[Begin Entries]

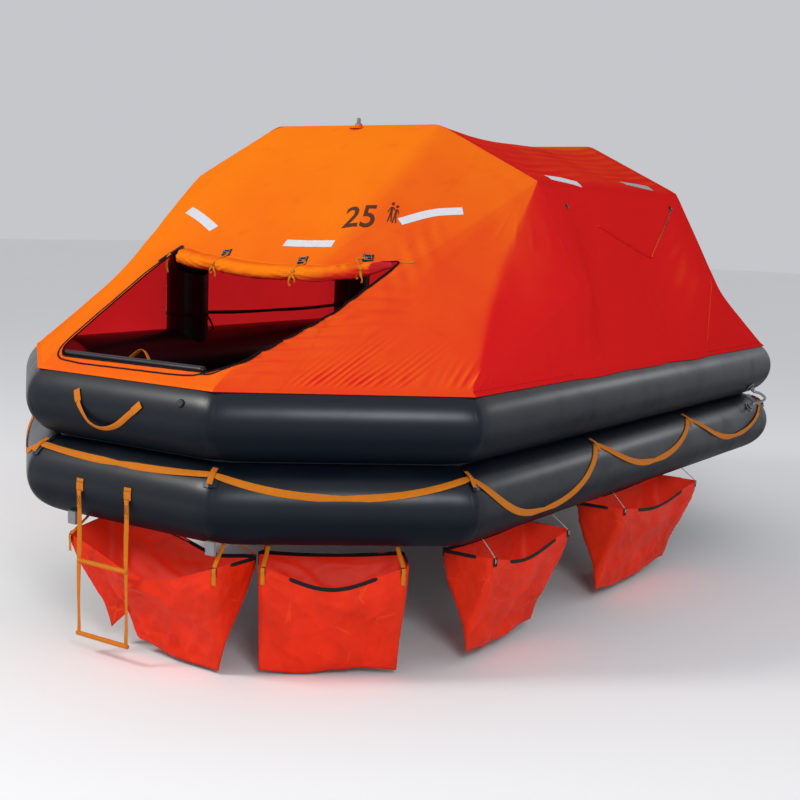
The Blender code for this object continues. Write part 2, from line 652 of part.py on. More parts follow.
def add_bags(group):
    for name, side, place_along, hem, foot, foot_z in BAGS:
        along, out = side_frame(side)
        corners = outline(TUBE_RADIUS)
        middle = (corners[side] + corners[(side + 1) % 8]) / 2
        origin = Vector((*middle, 0)) + along * place_along
        waist_z = (BAG_HEM_Z + foot_z) / 2 - BAG_WAIST_DROP
        layers = (
            bag_ring(hem, BAG_HALF_DEPTH, BAG_HEM_Z, BAG_FRONT_DIP, BAG_BACK_DIP),
            bag_ring(hem, BAG_HALF_DEPTH, BAG_HEM_Z - BAG_SHOULDER, BAG_SHOULDER_DIP, 0),
            bag_ring((hem + foot) / 2, BAG_HALF_DEPTH * BAG_WAIST, waist_z, 0, 0),
            bag_ring(foot, BAG_FOOT_DEPTH, foot_z, 0, 0),
        )
        bm = bmesh.new()
        rings = [[bm.verts.new(origin + along * a + out * o + Vector((0, 0, z))) for a, o, z in ring]
                 for ring in layers]
        count = len(rings[0])
        for upper, lower in zip(rings, rings[1:]):
            for i in range(count):
                j = (i + 1) % count
                bm.faces.new((upper[i], upper[j], lower[j], lower[i]))
        bm.faces.new(rings[-1])
        for i in BAG_STRAP_STARTS:
            ends = [rings[0][i].co, rings[0][i + 1].co]
            inward = out * -math.copysign(BAG_CLOTH, layers[0][i][1])
            strap_top = min(under_tube(p + step) for p in ends for step in (out * 0, inward)) - GAP
            tops = [bm.verts.new((p.x, p.y, strap_top)) for p in ends]
            bm.faces.new((tops[0], tops[1], rings[0][i + 1], rings[0][i]))
        heart = origin + Vector((0, 0, BAG_HEM_Z))
        bag = place(name, faced(bm, lambda p: p - heart), "bag", group)
        thicken(bag, BAG_CLOTH, outward=False)


def add_top_light(group):
    top = crest_half()[0].y + CLOTH + GAP
    light = turned(LIGHT_PROFILE, Matrix.Translation((LIGHT_X, -CREST_Y, top)), 20)
    place("top_light", light, "plastic", group)


def add_gas_cylinder(group):
    """The cylinder, lying under the floor in two bands that reach up to it."""
    x, y = CYLINDER_AT
    facet = math.cos(math.pi / BAND_SIDES)
    band_radius = CYLINDER_PROFILE[4][0] / facet + GAP
    z = FLOOR_BOTTOM - band_radius - WEB / facet - GAP
    lie = Matrix.Translation((x, y, z)) @ Matrix.Rotation(-math.pi / 2, 4, "X")
    place("gas_cylinder", turned(CYLINDER_PROFILE, lie, 32), "steel", group)
    for label, along in zip(("foot", "neck"), BAND_ALONG):
        ring = []
        for k in range(BAND_SIDES):
            angle = 2 * math.pi * k / BAND_SIDES
            at = Vector((x + band_radius * math.cos(angle), y + along, z + band_radius * math.sin(angle)))
            ring.append([at + Vector((0, way * BAND_WIDTH / 2, 0)) for way in (-1, 1)])
        band = sheet(ring, lambda p: Vector((p.x - x, 0, p.z - z)), closed=True)
        thicken(place("cylinder_" + label + "_band", band, "dark_webbing", group), WEB)


def seat_on_tube(side, share, degrees, centre_z):
    """A point just off a tube, the way out of it there, and the matrix of a fitting seated on it."""
    angle = math.radians(degrees)
    point = on_tube(side, share, angle, centre_z, TUBE_RADIUS + GAP)
    normal = side_frame(side)[1] * math.cos(angle) + Vector((0, 0, math.sin(angle)))
    turn = normal.to_track_quat("Z", "Y").to_matrix().to_4x4()
    return point, normal, Matrix.Translation(point) @ turn


def add_valves(group):
    """The two inlet valves with the hose between them, and a relief valve on each tube."""
    mouths = []
    for label, centre_z, lift in (("lower", LOWER_Z, 1), ("upper", UPPER_Z, -1)):
        seat, normal, matrix = seat_on_tube(RIGHT_SIDE, VALVE_PLACE, VALVE_ANGLE * lift, centre_z)
        place(label + "_inlet_valve", turned(VALVE_PROFILE, matrix, 20), "plastic", group)
        mouths.append((seat + normal * (VALVE_PROFILE[0][1] + GAP), normal))
    (start, start_way), (end, end_way) = mouths
    along, out = side_frame(RIGHT_SIDE)
    swing = out * HOSE_SWING[0] + along * HOSE_SWING[1]
    path = []
    for k in range(HOSE_STEPS + 1):
        share = k / HOSE_STEPS
        path.append(start.lerp(end, share) + swing * math.sin(math.pi * share))
    path[1] = start + start_way * HOSE_LEAD
    path[-2] = end + end_way * HOSE_LEAD
    add_pipe("inflation_hose", path, HOSE_RADIUS, 2, "hose", group)
    for name, side, share, centre_z, degrees in RELIEF_VALVES:
        matrix = seat_on_tube(side, share, degrees, centre_z)[2]
        place(name, turned(RELIEF_PROFILE, matrix, 20), "dark_plastic", group)


def add_painter_patch(group):
    middle = (PAINTER_X, HALF_LENGTH + GAP + PAINTER_PATCH[1] / 2, UPPER_Z)
    place("painter_patch", box(PAINTER_PATCH, middle), "tube", group)


def add_batteries(group):
    inner_edge = BATTERY_OUT - BATTERY_SIZE[1] / 2
    top = LOWER_Z - math.sqrt(TUBE_RADIUS**2 - inner_edge**2) - GAP
    y = -(HALF_LENGTH - TUBE_RADIUS + BATTERY_OUT)
    for name, x in BATTERIES:
        place(name, box(BATTERY_SIZE, (x, y, top - BATTERY_SIZE[2] / 2)), "plastic", group)


def build_raft():
    clear_scene()
    raft = new_collection("inflatable_life_raft")
    cutters = new_collection("cutters")
    add_hull(raft)
    add_floor(raft)
    add_arches(raft, cutters)
    add_end_panels(raft, cutters)
    add_roof(raft)
    add_side_panels(raft)
    add_door_rolls(raft)
    add_lifelines(raft)
    add_straps(raft)
    add_ladder("near", False, raft, cutters)
    add_ladder("far", True, raft, cutters)
    add_bags(raft)
    add_top_light(raft)
    add_gas_cylinder(raft)
    add_valves(raft)
    add_painter_patch(raft)
    add_batteries(raft)


build_raft()
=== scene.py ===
"""Looks of an inflatable life raft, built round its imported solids. Metres, +Z up, the raft's
empty waterline at Z 0 and its near doorway at -Y."""

import math
from contextlib import contextmanager

import bmesh
import bpy
import numpy as np
from bpy.props import FloatProperty, FloatVectorProperty, PointerProperty
from mathutils import Matrix, Vector
from mathutils.bvhtree import BVHTree


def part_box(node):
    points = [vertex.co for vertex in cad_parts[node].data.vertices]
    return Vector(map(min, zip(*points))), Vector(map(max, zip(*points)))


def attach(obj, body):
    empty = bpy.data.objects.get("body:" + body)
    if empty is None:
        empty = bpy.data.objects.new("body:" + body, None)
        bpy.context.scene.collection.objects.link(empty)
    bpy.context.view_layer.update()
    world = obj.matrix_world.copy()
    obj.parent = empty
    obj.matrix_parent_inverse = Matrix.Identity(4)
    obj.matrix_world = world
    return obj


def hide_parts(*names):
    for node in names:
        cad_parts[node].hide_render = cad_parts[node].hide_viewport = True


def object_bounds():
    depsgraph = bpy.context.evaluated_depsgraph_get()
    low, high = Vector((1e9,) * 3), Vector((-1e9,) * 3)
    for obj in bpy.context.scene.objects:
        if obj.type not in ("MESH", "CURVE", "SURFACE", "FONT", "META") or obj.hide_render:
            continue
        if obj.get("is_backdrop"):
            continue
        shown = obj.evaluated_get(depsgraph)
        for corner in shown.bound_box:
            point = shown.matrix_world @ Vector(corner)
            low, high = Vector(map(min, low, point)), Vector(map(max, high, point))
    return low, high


bl_info = {
    "name": "Inflatable life raft",
    "version": (1, 0, 0),
    "blender": (4, 5, 0),
    "location": "View3D > Sidebar > Life Raft",
    "description": "Dresses the packed solids of an inflatable life raft in cloth, rubber and webbing",
    "category": "Object",
}

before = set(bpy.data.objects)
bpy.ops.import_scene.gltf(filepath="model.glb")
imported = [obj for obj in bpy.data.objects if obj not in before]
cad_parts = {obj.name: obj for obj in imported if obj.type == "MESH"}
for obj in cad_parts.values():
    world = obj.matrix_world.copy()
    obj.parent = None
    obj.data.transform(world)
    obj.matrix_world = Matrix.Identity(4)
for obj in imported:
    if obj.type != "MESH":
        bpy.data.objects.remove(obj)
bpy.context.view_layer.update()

# Hull, read from the frame.
LOWER_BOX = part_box("lower_buoyancy_tube")
UPPER_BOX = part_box("upper_buoyancy_tube")
HALF_WIDTH, HALF_LENGTH = LOWER_BOX[1].x, LOWER_BOX[1].y
TUBE_RADIUS = (LOWER_BOX[1].z - LOWER_BOX[0].z) / 2
LOWER_Z = LOWER_BOX[0].z + TUBE_RADIUS
UPPER_Z = UPPER_BOX[0].z + TUBE_RADIUS
CORNER_ACROSS = 0.90
CORNER_ALONG = 0.76
NEAR_CORNER, RIGHT_SIDE, FAR_RIGHT_CORNER, FAR_END = range(4)
LEFT_SIDE, NEAR_END = 5, 7

# Arches: half their centreline as (x, z) from the foot up to the crown.
ARCH_RADIUS = 0.125
ARCH_Y = 0.844
ARCH_HALF = ((1.258, UPPER_Z), (1.258, 1.050), (1.030, 1.503), (0.509, 1.752))

# Canopy cloth: the line over the arches, the angles on the tube at which it ends and leaves it.
CREST_Y = 0.886
CREST_RISE = 0.136
HEM_ANGLE = math.radians(46.6)
WRAP_ANGLE = math.radians(56.0)
HEM_LIFT = 0.003
CABIN_HEART = np.array((0.0, -1.0, 0.6))
CLOTH = 0.0016

# Doorway in the near end panel, seen along the raft as (x, z): sill and right edge, then the head.
DOOR_SILL = ((-0.525, 0.740), (-0.470, 0.700), (0.440, 0.705), (0.550, 0.745), (0.625, 0.830),
             (0.735, 0.970), (0.790, 1.090), (0.835, 1.200))
DOOR_HEAD = ((0.835, 1.200), (0.550, 1.158), (0.270, 1.150), (-0.120, 1.170), (-0.405, 1.210))
# Step between the outline's points, and how often their corners are rounded.
DOOR_STEP = 0.01
DOOR_ROUNDING = 5
# The rolled door's radius, where it starts inside the head's ends, and how far it hangs off them.
ROLL_RADIUS = 0.037
ROLL_END_INSETS = (0.034, 0.085)
ROLL_DROP = 0.0074


def moved_line(points, distance, closed=False):
    """A flat line moved by a distance to its right, with mitred corners."""
    line = [Vector(p) for p in points]
    count = len(line)
    moved = []
    for i, point in enumerate(line):
        before = (point - line[i - 1]).normalized() if closed or i > 0 else None
        after = (line[(i + 1) % count] - point).normalized() if closed or i < count - 1 else None
        before, after = before or after, after or before
        normals = [Vector((d.y, -d.x)) for d in (before, after)]
        moved.append(point + (normals[0] + normals[1]) * (distance / (1 + normals[0].dot(normals[1]))))
    return moved


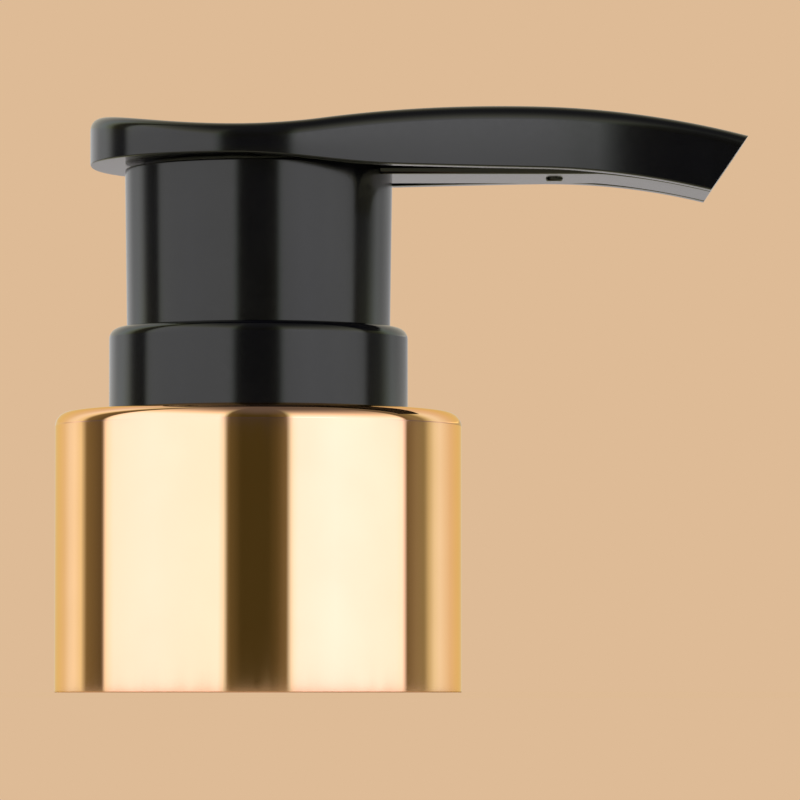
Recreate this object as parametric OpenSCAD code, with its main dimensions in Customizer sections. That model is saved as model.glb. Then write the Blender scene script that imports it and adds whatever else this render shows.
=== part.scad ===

[End Entries]

> _Request_
Transcribe, exactly and exclusively, the run of lines that opens with the line bearing "obj.matrix_world = world" and closes with the line bearing "low, high = Vector((1e9,)".

> _Full solution_
    obj.matrix_world = world
    return obj


def hide_parts(*names):
    for node in names:
        cad_parts[node].hide_render = cad_parts[node].hide_viewport = True


def object_bounds():
    depsgraph = bpy.context.evaluated_depsgraph_get()
    low, high = Vector((1e9,) * 3), Vector((-1e9,) * 3)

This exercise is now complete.